Le discours dominant, au moment où il domine, perçoit toujours comme dominant le discours qui a dominé avant lui — ce qui lui permet, alors qu’il règne absolument, de s’exprimer en plus avec une constante amertume revendicatrice.
Renaud Camus, « mardi 14 décembre 1993 », Graal-Plieux. Journal 1993, P.O.L., p. 195.
L’impossibilité d’agir a toujours été chez moi une maladie à l’étiologie métaphysique.
Fernando Pessoa, Le livre de l’intranquillité (1), Christian Bourgois, p. 182.
Je suis monté là-haut en suivant le Val di Nos ; j’ai traversé les monts Zebio et Colombara, les Granari di Bosco Secco, le mont Palo ; j’ai laissé sur la gauche les monts Forno et Chiesa ; en prenant par les Campi Luzzi, j’ai atteint la Cima delle Saette. C’est un chemin que je connais depuis l’enfance et que j’emprunte quand je vais à la chasse ; mais, aujourd’hui, ce n’est pas pour les coqs de bruyère ou pour les perdrix blanches que je suis monté là-haut : c’est pour ces débris de pipes, ces bouteilles cassées, ces éclats d’os : pour rester un peu avec eux, et essayer de comprendre le problème que je me pose depuis des années : pourquoi la guerre ?
Mario Rigoni Stern, Requiem pour un alpiniste, La Fosse aux Ours, p. 34.
tout ce métal tout ce granit tous ces étais
pour que tienne le pariétal
quand tu ne craindras plus les eaux
tu t’appuieras au fond du crâne
comme à ce mur chaud
qui fait oublier le glaucome du soleil
et regarderas devant
Michel Besnier, Humeur vitrée, Folle Avoine, p. 39.
35. Sujets de poésies
La capitale. La puéraire. La bardane d’eau. Le poulain. La grêle. Le bambou nain. La violette à feuilles rondes. Le lycopode. L’avoine d’eau. La sarcelle. Le canard mandarin. Les massettes poussées çà et là, en automne. Le gazon. La liane verte. Le poirier. Le jujubier. Le « visage du matin ».
Sei Shônagon, Notes de chevet, Gallimard, p. 92.
Banque, puis cherché le magasin des poupées de wayang. Travail magnifique que la peinture vulgaire abîme ensuite. Dans la stylisation des formes il y a quelque chose qui vient de la plume, du monde des oiseaux, qui rappelle le côté échassier qu’ont si souvent les Javanais.

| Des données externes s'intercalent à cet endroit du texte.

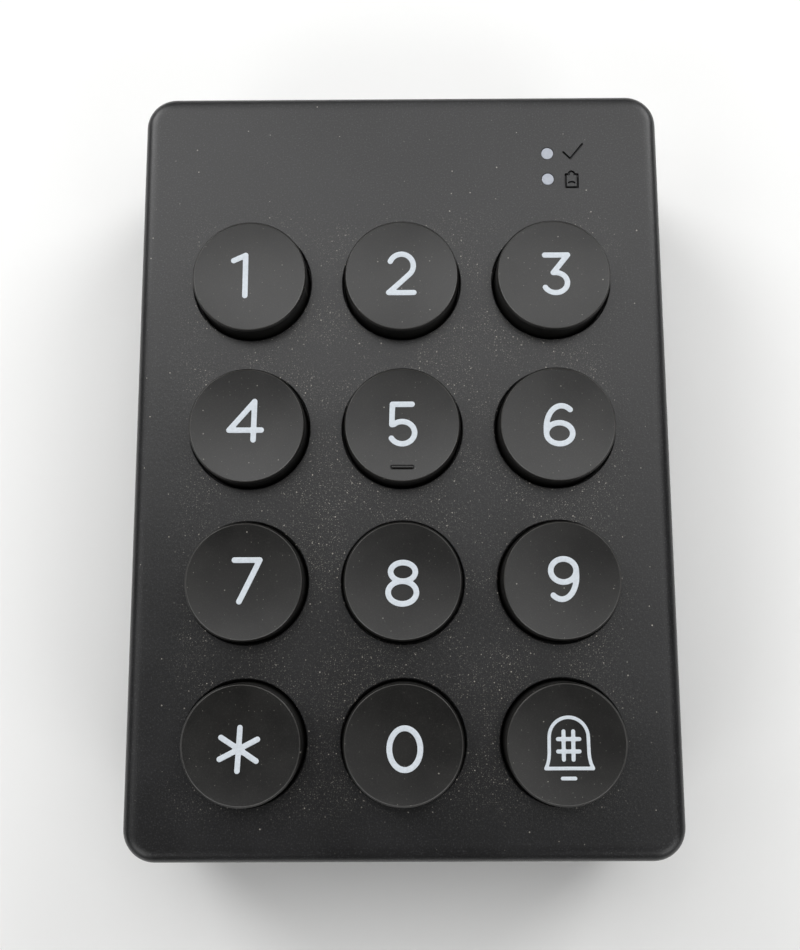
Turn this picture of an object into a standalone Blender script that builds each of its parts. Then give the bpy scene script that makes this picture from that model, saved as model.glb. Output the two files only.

Côté perché, distrait, ailleurs, prêt à s’envoler dans un déploiement de surfaces insoupçonnées.
Nicolas Bouvier, Il faudra repartir. Voyages inédits, Payot & Rivages, p. 124.
À part un joli jardin, tout est inférieur à nos rêves.
Nicolás Gómez Dávila, Nouvelles scolies à un texte implicite (2), p. 163.
Quand on dit que la vie est un drame on ne croit pas si bien dire. Le drame désigne l’action qui se déroule sur une scène, dont on devine les conséquences fatales, mais qui, jusqu’au dernier moment, demeurent inconnues. La certitude que le pire aura lieu in fine n’est pas la prescience de la façon exacte dont il se produira. Bien que prévisible et inéluctable le pire est toujours surprenant. C’est en ce sens-là que ma vie est dramatique. Au cœur de circonstances que personne ne peut affronter à ma place, qui requièrent ma force et mon discernement, je ne sais jamais où j’en suis. Je me sens perdu : à la fois désorienté et en perdition. J’ai beau trouver et me fixer des repères, je les efface à mesure que je me débats. Vaine gesticulation qui se donne des airs d’action, d’autant plus pathétique que j’en prends conscience et ne peux rien y faire. Si vivre c’est se sentir perdu, la lucidité, c’est se savoir perdu.
Frédéric Schiffter, Sur le blabla et le chichi des philosophes, P.U.F., p. 36.